RAW RECORDS:
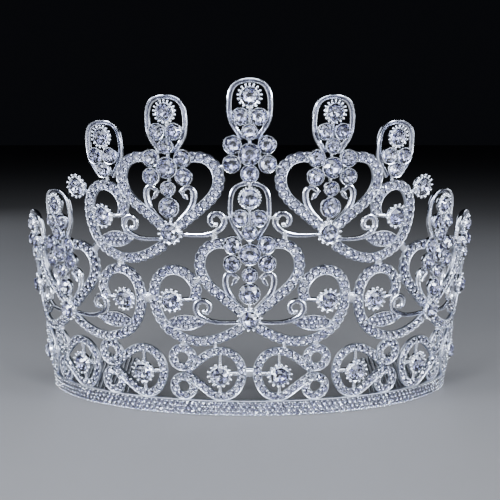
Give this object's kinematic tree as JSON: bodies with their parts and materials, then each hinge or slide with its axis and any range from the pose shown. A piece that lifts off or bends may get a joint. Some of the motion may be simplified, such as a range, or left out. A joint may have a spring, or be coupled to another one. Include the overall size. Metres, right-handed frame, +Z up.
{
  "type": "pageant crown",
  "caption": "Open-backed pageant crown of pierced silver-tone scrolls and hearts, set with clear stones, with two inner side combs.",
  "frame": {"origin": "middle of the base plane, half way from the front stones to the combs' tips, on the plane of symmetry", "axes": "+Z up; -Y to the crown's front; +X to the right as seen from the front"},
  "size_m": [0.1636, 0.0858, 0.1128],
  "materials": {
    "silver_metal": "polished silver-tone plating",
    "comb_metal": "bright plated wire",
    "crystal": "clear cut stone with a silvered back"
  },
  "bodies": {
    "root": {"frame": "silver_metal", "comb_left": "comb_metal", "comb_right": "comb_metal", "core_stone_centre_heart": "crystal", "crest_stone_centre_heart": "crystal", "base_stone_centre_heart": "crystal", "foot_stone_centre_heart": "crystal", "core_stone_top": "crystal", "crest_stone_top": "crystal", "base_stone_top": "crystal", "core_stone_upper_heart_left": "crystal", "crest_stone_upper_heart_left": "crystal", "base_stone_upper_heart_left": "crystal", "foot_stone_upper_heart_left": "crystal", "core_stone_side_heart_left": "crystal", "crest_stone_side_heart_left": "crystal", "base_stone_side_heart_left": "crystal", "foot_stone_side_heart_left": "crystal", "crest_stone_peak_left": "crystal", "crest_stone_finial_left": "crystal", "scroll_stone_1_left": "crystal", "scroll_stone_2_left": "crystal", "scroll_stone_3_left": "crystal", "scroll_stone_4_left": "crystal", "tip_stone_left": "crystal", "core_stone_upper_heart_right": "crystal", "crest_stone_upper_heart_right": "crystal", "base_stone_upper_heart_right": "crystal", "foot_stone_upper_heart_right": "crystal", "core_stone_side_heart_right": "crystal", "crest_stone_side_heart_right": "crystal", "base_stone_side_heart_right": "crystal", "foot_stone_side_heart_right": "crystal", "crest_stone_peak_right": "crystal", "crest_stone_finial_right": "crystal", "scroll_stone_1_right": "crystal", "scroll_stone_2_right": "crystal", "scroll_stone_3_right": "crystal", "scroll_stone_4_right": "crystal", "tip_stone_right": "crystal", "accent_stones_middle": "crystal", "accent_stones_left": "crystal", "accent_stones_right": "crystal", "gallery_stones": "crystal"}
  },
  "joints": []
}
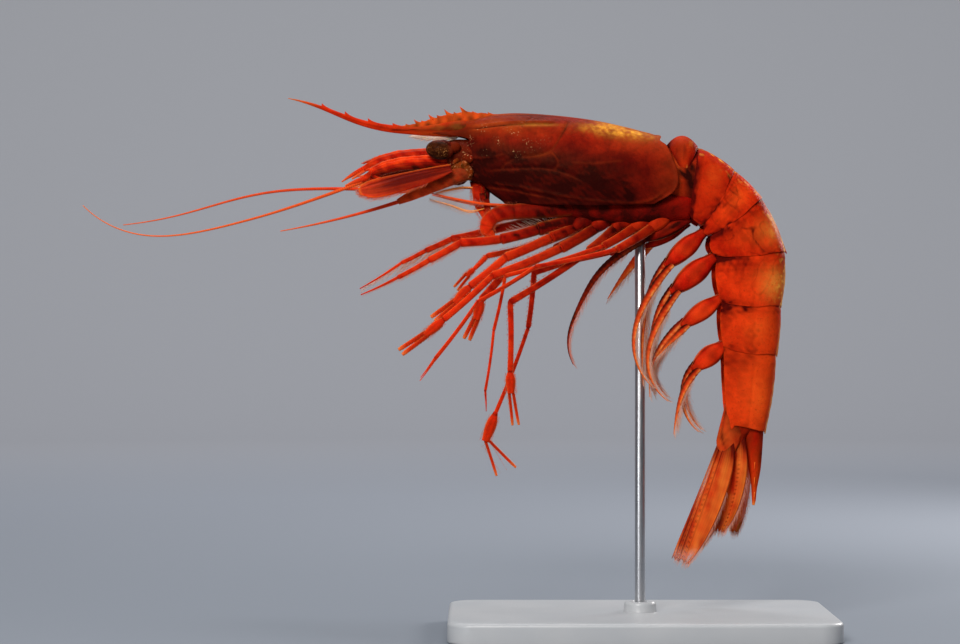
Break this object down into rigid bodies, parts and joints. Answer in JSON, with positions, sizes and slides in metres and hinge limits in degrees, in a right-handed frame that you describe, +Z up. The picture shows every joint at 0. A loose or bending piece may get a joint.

EXERCISE GOAL:
Go through the listing and print each line exactly as it appears.

COMPLETED TASK:
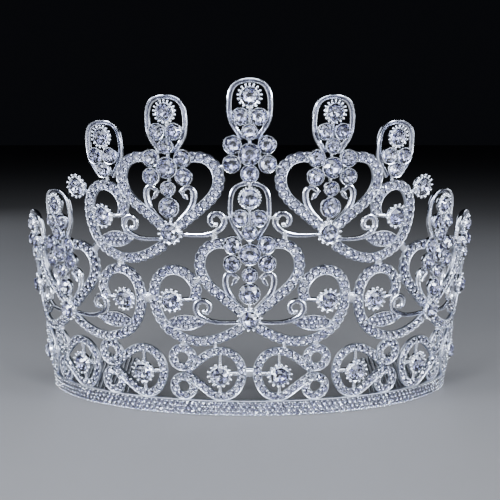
Give this object's kinematic tree as JSON: bodies with their parts and materials, then each hinge or slide with its axis and any range from the pose shown. A piece that lifts off or bends may get a joint. Some of the motion may be simplified, such as a range, or left out. A joint may have a spring, or be coupled to another one. Include the overall size. Metres, right-handed frame, +Z up.
{
  "type": "pageant crown",
  "caption": "Open-backed pageant crown of pierced silver-tone scrolls and hearts, set with clear stones, with two inner side combs.",
  "frame": {"origin": "middle of the base plane, half way from the front stones to the combs' tips, on the plane of symmetry", "axes": "+Z up; -Y to the crown's front; +X to the right as seen from the front"},
  "size_m": [0.1636, 0.0858, 0.1128],
  "materials": {
    "silver_metal": "polished silver-tone plating",
    "comb_metal": "bright plated wire",
    "crystal": "clear cut stone with a silvered back"
  },
  "bodies": {
    "root": {"frame": "silver_metal", "comb_left": "comb_metal", "comb_right": "comb_metal", "core_stone_centre_heart": "crystal", "crest_stone_centre_heart": "crystal", "base_stone_centre_heart": "crystal", "foot_stone_centre_heart": "crystal", "core_stone_top": "crystal", "crest_stone_top": "crystal", "base_stone_top": "crystal", "core_stone_upper_heart_left": "crystal", "crest_stone_upper_heart_left": "crystal", "base_stone_upper_heart_left": "crystal", "foot_stone_upper_heart_left": "crystal", "core_stone_side_heart_left": "crystal", "crest_stone_side_heart_left": "crystal", "base_stone_side_heart_left": "crystal", "foot_stone_side_heart_left": "crystal", "crest_stone_peak_left": "crystal", "crest_stone_finial_left": "crystal", "scroll_stone_1_left": "crystal", "scroll_stone_2_left": "crystal", "scroll_stone_3_left": "crystal", "scroll_stone_4_left": "crystal", "tip_stone_left": "crystal", "core_stone_upper_heart_right": "crystal", "crest_stone_upper_heart_right": "crystal", "base_stone_upper_heart_right": "crystal", "foot_stone_upper_heart_right": "crystal", "core_stone_side_heart_right": "crystal", "crest_stone_side_heart_right": "crystal", "base_stone_side_heart_right": "crystal", "foot_stone_side_heart_right": "crystal", "crest_stone_peak_right": "crystal", "crest_stone_finial_right": "crystal", "scroll_stone_1_right": "crystal", "scroll_stone_2_right": "crystal", "scroll_stone_3_right": "crystal", "scroll_stone_4_right": "crystal", "tip_stone_right": "crystal", "accent_stones_middle": "crystal", "accent_stones_left": "crystal", "accent_stones_right": "crystal", "gallery_stones": "crystal"}
  },
  "joints": []
}
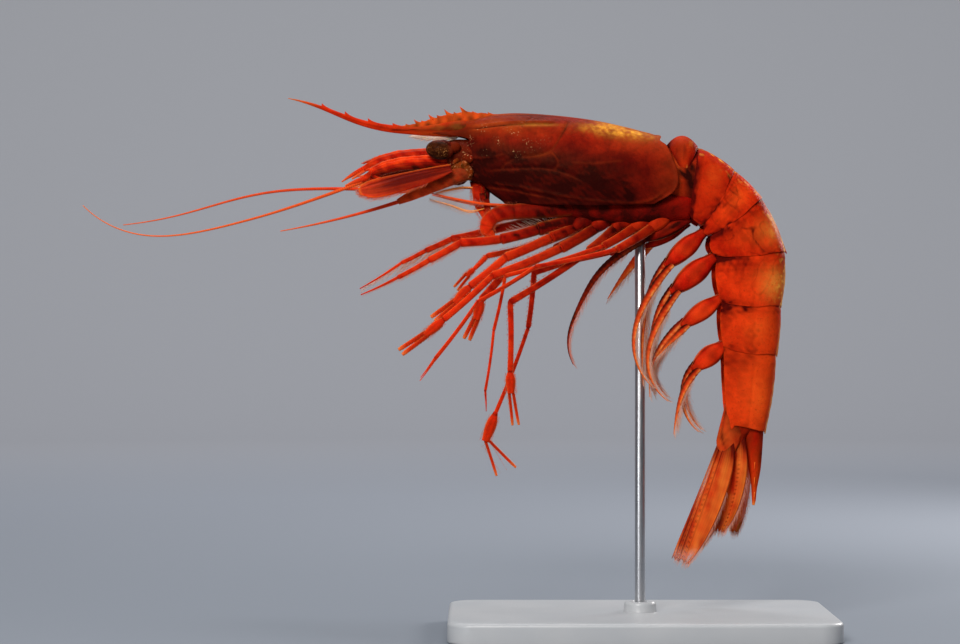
Break this object down into rigid bodies, parts and joints. Answer in JSON, with positions, sizes and slides in metres and hinge limits in degrees, in a right-handed frame that you describe, +Z up. The picture shows every joint at 0. A loose or bending piece may get a joint.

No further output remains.